2. Pull from a registry: Use a terminal command to fetch the specific image from a repository like Docker Hub or GitHub Packages.
3. Inspect the image manifest: Before running, check the internal configuration and metadata to identify the ports the application expects to use and any environment variables required.
4. Instantiate the container: Run the image to create a live container instance, ensuring you map your local ports to the container's internal ports.
5. Monitor resource consumption: Use system tools to observe how the running image utilizes CPU and memory, as containerized apps share host resources.
6. Export or Save for offline use: If you need to move the image to a machine without internet access, use the "save" command to package the entire image into a portable .tar archive.

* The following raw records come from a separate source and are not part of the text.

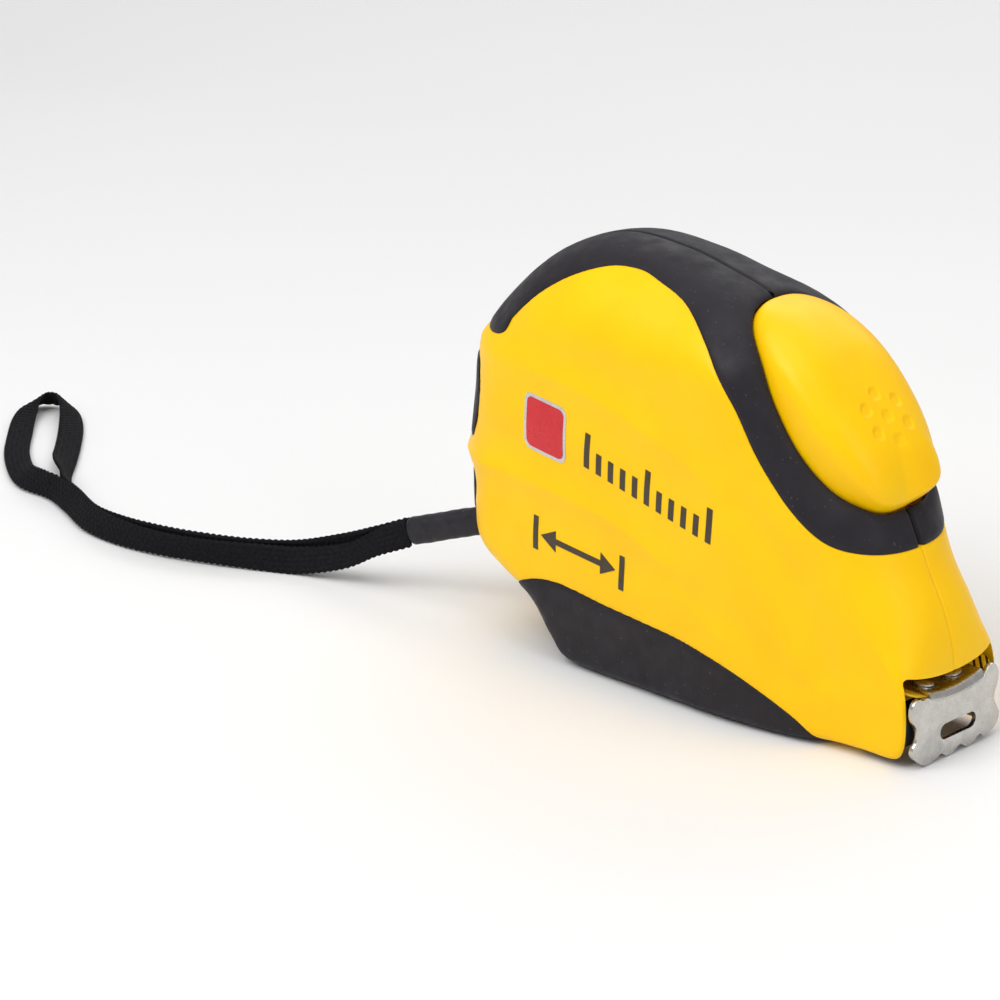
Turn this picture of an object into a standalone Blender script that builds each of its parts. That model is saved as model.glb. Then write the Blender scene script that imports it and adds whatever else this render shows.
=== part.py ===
"""Tape measure with a long nose, a thumb brake button, a belt clip and a wrist strap.

Frame: metres, origin at the middle of the flat base, +X toward the hook, +Z up.
-Y is the label side (right half), +Y carries the belt clip (left half).
The outlines below are driving dimensions in millimetres, in the side view (x, z).
"""
import math

import bmesh
import bpy
import numpy as np
from mathutils import Matrix, Vector

MM = 0.001

# Case envelope: a pillow whose side view is a smooth closed outline.
HALF_BODY = 21.5           # half thickness around the reel
HALF_NOSE = 14.8           # half thickness at the mouth
TAPER_START, TAPER_END = 6.0, 50.0
ROUND_X, ROUND_Z, ROUND_R = -23.5, 43.5, 41.5   # the round back of the case
FINGER_RIDGE = 1.2         # how far the two finger ridges stand out at the back
RIM_SHARE = 0.965          # half thickness reached where the rounded edge ends
SPINE = ((-24.0, 41.0), (36.0, 10.0))
OUTLINE_POINTS = 52
EDGE_STEPS = 4
RUBBER_PROUD = 0.2
RUBBER_DEPTH = 1.9
FIT = 0.1                  # clearance between fixed neighbours
SPLIT_GAP = 0.03           # half the gap at the centre seam

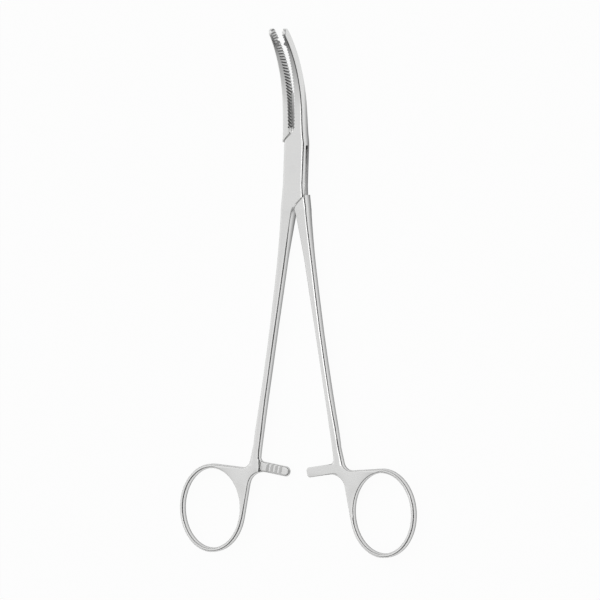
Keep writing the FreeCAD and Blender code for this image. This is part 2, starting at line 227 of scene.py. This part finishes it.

Practical Scenarios for Containerized Environments

Microservices in FinTech

In the banking sector, monolithic applications are being broken down into smaller, independent services. A developer might maintain separate Docker images for the payment gateway, the user dashboard, and the transaction database. This allows the team to update the security protocols on the gateway image without having to reboot the entire banking platform.

Academic Data Science

Researchers frequently deal with "dependency hell," where a specific Python script only runs with outdated versions of libraries. By capturing the entire environment in a Docker image, a researcher can share their work with colleagues globally. Anyone who downloads the image can replicate the exact calculations without manually installing a single library.

Automated CI/CD Pipelines

DevOps engineers use these images as the standard unit of movement through a deployment pipeline. A build server creates the image, security tools scan it for vulnerabilities, and then it is pushed to production. This workflow eliminates the common "it worked on my machine" excuse because the environment remains constant throughout the lifecycle.

Technical Specifications and Interior Structure

The internal structure of a Docker image follows the Open Container Initiative (OCI) Image Format Specification. At its foundation, an image is a collection of Tarballs (layers) and a JSON configuration file.

• FileSystem Layers: Each layer uses a Union File System (UnionFS) to merge different directories into a single coherent view. These are typically compressed using the GZIP algorithm to reduce network latency during transfers.
• The Manifest: This is a JSON file that acts as the index. It points to the specific layer "diff IDs" (content-addressable hashes) and the configuration file. Because it uses SHA-256 hashing for identification, the system can instantly detect if even a single byte of the image has been corrupted or tampered with.
• Storage Drivers: Depending on your OS, Docker uses drivers like Overlay2, AUFS, or Btrfs to manage how these layers are stacked. Overlay2 is the modern standard, offering superior performance by reducing the overhead of file system inodes.
• Metadata and Entrypoints: The internal configuration stores the ENTRYPOINT and CMD instructions, which define exactly what binary the system should trigger the moment the container starts. It also records environment variables (ENV) and volume mount points, effectively acting as the "brain" of the image.